*WHAT YOU HAVE TO DO:* Go through the data below. List every line that holds the word "import".

*DATA FOR PROCESSING:*
-- Begin --
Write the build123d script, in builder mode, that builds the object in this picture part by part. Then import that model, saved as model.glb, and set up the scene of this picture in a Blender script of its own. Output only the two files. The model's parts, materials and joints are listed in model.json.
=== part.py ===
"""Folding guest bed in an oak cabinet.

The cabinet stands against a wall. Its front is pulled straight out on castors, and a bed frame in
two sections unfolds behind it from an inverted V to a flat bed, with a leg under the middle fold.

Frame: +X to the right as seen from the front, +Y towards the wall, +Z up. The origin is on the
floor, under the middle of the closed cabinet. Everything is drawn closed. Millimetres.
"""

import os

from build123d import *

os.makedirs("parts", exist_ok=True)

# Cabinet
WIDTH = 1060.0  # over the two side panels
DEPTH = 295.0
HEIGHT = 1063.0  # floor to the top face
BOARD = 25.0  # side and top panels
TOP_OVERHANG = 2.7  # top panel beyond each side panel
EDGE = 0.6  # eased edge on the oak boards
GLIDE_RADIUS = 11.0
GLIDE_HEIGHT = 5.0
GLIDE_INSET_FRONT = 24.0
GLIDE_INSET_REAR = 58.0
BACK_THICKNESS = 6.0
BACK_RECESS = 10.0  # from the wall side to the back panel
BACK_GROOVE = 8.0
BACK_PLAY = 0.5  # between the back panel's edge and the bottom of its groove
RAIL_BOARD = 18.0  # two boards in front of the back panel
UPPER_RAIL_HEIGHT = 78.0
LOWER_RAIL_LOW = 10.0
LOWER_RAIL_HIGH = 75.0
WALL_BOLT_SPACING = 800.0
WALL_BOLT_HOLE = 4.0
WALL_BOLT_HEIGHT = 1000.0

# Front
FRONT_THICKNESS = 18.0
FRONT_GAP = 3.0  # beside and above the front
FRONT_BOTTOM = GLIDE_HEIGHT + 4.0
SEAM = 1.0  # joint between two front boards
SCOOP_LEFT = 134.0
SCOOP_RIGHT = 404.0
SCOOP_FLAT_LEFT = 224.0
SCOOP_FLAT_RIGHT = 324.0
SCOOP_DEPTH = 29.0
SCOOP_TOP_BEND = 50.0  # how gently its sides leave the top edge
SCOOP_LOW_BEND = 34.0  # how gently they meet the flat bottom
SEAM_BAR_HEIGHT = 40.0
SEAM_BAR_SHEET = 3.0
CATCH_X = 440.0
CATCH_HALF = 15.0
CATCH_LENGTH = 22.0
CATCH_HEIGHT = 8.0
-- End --
-- Begin --
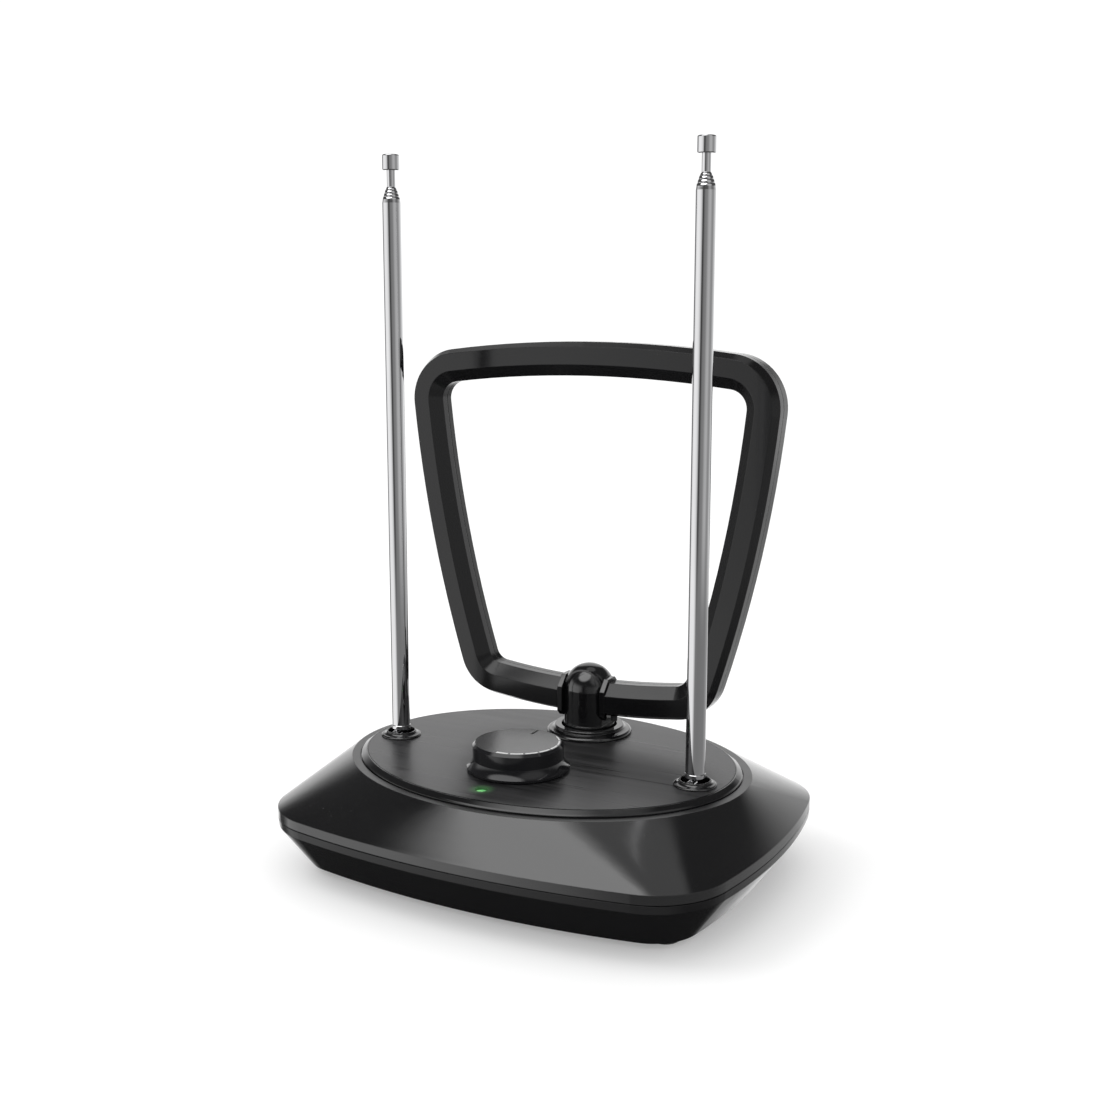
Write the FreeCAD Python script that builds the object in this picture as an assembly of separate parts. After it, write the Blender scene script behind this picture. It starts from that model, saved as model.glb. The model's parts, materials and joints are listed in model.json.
-- End --
*ANSWER TO THIS PROBLEM:*
Write the build123d script, in builder mode, that builds the object in this picture part by part. Then import that model, saved as model.glb, and set up the scene of this picture in a Blender script of its own. Output only the two files. The model's parts, materials and joints are listed in model.json.
import os
from build123d import *